> _WHAT YOU NEED TO DO_: Look below for the line containing "Write the build123d" and the line containing "base_round = 1.1"; repeat exactly those two lines and all lines between them, and nothing else.
[Begin RECORDS]
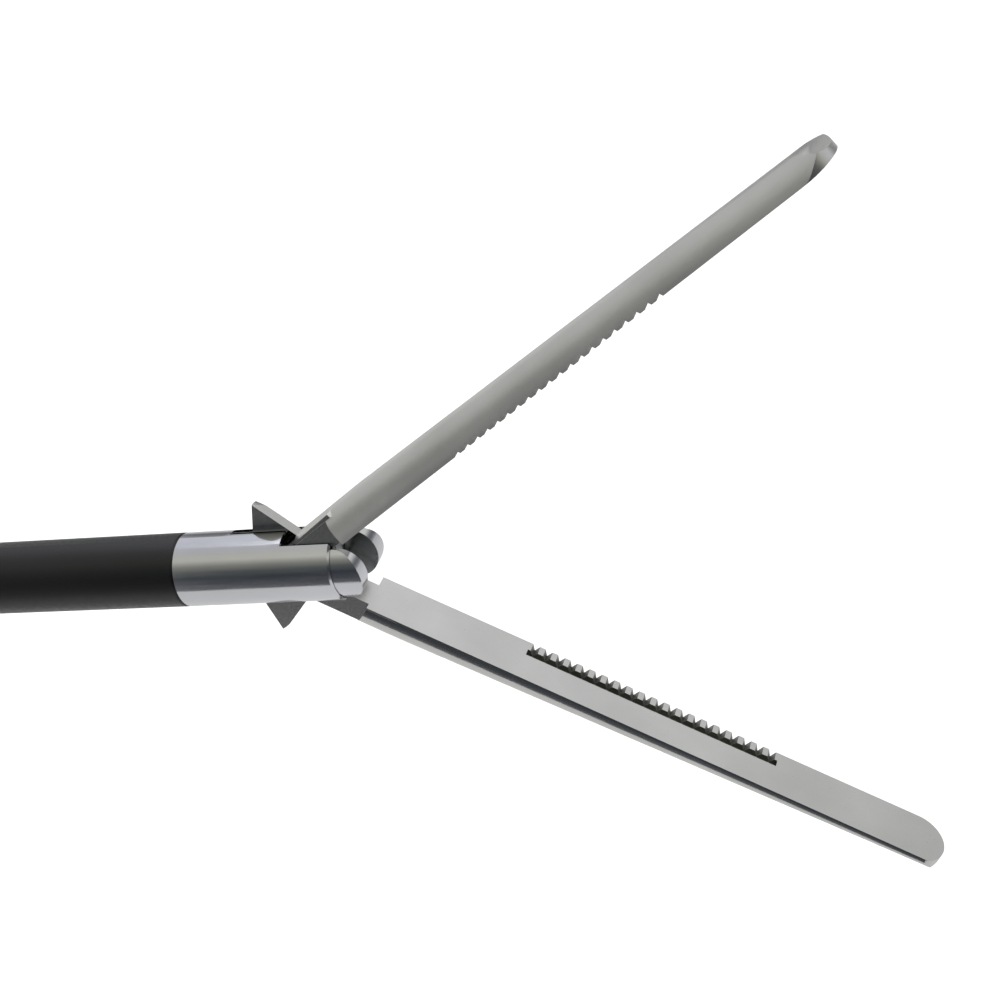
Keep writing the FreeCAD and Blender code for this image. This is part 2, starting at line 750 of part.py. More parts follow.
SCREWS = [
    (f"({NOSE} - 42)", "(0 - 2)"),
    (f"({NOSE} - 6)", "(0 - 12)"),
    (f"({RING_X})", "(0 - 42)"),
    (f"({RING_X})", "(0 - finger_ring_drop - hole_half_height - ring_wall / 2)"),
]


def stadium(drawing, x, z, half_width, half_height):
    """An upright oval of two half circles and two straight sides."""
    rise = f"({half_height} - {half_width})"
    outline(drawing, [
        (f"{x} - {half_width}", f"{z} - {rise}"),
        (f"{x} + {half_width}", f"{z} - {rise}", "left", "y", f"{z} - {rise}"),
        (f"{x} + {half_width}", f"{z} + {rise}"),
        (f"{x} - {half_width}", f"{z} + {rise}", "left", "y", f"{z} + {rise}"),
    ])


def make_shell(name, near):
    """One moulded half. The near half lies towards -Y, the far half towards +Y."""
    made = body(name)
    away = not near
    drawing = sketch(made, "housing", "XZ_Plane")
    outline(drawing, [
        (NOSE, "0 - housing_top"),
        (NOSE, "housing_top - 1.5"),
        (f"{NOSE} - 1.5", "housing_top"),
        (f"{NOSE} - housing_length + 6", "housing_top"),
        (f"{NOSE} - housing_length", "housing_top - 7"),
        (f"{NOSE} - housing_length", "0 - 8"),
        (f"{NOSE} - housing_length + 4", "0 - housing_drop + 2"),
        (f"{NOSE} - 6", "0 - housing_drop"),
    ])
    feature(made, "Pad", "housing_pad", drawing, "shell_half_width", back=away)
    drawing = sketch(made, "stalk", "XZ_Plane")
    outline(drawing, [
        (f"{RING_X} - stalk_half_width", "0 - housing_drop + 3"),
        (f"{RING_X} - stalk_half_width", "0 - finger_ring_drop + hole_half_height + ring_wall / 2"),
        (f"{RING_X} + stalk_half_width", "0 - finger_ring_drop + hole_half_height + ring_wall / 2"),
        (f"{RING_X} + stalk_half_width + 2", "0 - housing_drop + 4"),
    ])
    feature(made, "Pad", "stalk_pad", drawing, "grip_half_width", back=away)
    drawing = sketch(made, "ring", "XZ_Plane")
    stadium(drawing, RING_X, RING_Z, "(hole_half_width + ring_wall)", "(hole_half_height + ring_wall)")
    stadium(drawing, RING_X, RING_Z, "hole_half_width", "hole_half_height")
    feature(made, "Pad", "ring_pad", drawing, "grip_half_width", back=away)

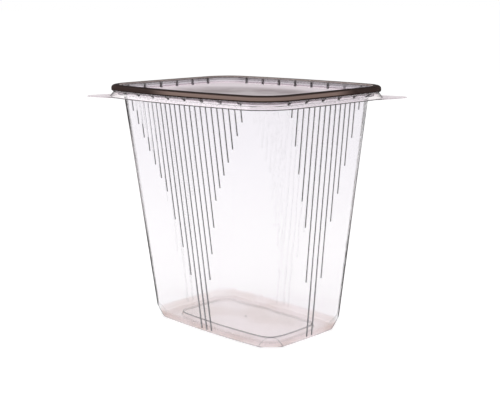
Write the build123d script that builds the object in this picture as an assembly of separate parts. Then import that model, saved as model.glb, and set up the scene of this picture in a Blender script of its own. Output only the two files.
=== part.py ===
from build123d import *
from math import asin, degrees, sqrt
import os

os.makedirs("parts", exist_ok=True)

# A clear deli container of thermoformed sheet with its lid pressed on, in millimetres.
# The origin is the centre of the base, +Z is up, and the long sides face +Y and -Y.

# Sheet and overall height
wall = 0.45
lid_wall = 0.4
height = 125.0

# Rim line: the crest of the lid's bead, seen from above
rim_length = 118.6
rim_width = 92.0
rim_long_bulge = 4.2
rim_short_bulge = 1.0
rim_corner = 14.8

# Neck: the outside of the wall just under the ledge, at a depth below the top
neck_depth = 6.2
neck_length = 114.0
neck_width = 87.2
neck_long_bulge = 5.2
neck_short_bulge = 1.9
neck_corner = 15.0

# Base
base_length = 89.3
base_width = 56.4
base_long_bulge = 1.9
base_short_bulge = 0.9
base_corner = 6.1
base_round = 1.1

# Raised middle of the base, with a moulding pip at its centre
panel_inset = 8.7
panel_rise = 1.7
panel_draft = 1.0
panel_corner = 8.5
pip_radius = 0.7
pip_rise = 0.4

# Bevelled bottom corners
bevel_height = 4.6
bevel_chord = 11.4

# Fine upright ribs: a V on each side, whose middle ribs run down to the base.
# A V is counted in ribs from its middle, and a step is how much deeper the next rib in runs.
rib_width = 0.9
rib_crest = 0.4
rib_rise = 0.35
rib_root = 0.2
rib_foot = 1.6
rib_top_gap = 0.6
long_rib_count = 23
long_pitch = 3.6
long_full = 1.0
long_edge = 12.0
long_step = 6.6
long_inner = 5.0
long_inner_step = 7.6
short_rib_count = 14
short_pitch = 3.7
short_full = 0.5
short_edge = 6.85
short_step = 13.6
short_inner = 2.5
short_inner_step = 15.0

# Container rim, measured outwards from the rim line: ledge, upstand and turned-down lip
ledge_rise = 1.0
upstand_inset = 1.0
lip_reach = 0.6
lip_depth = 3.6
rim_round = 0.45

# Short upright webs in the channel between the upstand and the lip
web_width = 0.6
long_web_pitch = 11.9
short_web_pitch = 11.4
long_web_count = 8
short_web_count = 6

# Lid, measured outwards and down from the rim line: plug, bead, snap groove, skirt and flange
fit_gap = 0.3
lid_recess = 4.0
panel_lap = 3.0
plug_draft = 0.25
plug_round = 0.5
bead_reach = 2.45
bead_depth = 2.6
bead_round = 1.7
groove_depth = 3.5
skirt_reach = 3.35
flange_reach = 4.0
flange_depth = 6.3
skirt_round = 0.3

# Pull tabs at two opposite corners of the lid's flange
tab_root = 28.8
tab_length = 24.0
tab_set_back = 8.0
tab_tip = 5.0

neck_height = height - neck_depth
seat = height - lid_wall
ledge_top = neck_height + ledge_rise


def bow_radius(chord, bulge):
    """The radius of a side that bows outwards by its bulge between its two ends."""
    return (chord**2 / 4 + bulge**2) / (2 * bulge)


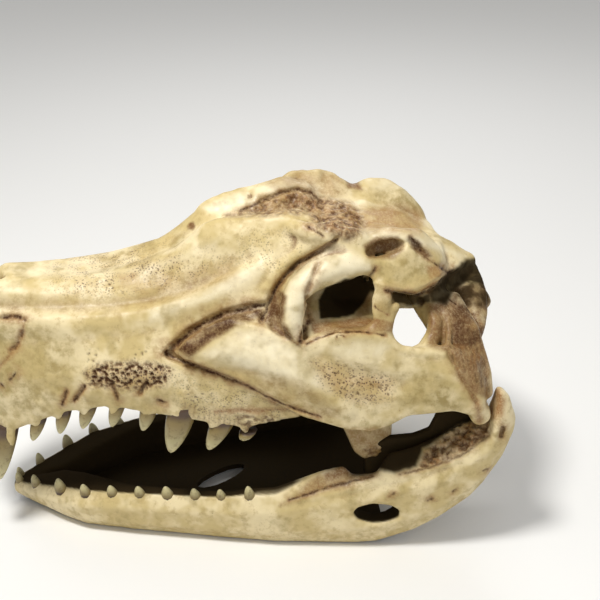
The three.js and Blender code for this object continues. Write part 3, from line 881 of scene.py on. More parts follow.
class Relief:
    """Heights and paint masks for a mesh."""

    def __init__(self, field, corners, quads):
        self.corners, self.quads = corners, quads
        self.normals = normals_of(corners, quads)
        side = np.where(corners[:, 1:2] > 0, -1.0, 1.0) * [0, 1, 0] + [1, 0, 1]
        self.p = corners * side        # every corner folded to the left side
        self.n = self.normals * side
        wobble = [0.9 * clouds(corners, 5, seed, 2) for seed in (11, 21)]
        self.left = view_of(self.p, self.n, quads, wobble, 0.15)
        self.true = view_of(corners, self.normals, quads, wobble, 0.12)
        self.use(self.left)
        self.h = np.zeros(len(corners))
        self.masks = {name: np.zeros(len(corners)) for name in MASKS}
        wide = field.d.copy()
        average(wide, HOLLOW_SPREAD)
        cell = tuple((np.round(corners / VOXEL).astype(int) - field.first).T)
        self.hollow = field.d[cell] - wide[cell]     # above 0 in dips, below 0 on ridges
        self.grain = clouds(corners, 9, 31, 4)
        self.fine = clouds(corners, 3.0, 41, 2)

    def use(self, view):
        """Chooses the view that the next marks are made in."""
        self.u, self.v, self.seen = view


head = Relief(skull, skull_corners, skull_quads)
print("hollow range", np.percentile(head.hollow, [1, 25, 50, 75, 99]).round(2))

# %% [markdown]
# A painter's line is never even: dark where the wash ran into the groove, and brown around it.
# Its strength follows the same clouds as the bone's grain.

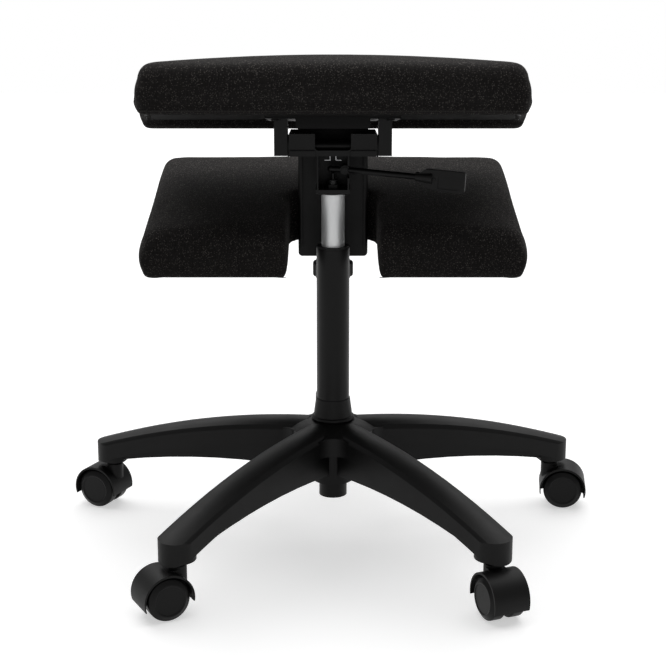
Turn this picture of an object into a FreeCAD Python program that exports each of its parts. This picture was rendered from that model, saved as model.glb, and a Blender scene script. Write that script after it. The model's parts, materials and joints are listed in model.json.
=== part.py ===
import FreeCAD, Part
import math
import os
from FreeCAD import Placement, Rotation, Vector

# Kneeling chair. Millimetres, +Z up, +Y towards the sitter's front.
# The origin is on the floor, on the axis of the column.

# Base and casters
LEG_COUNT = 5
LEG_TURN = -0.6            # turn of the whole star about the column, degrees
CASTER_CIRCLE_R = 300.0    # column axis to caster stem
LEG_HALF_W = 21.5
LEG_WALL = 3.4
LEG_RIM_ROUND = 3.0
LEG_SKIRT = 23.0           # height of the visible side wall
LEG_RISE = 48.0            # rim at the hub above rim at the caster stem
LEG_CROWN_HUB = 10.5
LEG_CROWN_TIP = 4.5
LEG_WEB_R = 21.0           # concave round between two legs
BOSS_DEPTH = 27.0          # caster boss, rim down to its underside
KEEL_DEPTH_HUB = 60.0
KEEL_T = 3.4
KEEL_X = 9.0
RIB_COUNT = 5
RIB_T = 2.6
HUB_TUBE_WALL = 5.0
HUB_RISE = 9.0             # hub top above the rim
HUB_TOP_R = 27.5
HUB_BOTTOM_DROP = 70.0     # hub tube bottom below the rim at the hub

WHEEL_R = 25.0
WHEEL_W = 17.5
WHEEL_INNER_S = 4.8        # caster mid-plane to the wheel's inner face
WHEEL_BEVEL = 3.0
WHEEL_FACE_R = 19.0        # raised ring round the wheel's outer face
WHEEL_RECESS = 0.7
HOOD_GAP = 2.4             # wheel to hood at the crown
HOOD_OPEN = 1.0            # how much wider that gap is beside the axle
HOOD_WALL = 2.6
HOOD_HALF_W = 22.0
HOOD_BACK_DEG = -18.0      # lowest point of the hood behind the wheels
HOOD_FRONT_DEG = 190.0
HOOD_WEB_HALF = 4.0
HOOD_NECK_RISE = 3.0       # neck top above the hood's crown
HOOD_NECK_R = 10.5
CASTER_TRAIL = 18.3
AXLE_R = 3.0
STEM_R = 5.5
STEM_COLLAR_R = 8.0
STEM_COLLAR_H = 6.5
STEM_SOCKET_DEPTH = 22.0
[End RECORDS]
> _ANSWER TO THIS PROBLEM_:
Write the build123d script that builds the object in this picture as an assembly of separate parts. Then import that model, saved as model.glb, and set up the scene of this picture in a Blender script of its own. Output only the two files.
=== part.py ===
from build123d import *
from math import asin, degrees, sqrt
import os

os.makedirs("parts", exist_ok=True)

# A clear deli container of thermoformed sheet with its lid pressed on, in millimetres.
# The origin is the centre of the base, +Z is up, and the long sides face +Y and -Y.

# Sheet and overall height
wall = 0.45
lid_wall = 0.4
height = 125.0

# Rim line: the crest of the lid's bead, seen from above
rim_length = 118.6
rim_width = 92.0
rim_long_bulge = 4.2
rim_short_bulge = 1.0
rim_corner = 14.8

# Neck: the outside of the wall just under the ledge, at a depth below the top
neck_depth = 6.2
neck_length = 114.0
neck_width = 87.2
neck_long_bulge = 5.2
neck_short_bulge = 1.9
neck_corner = 15.0

# Base
base_length = 89.3
base_width = 56.4
base_long_bulge = 1.9
base_short_bulge = 0.9
base_corner = 6.1
base_round = 1.1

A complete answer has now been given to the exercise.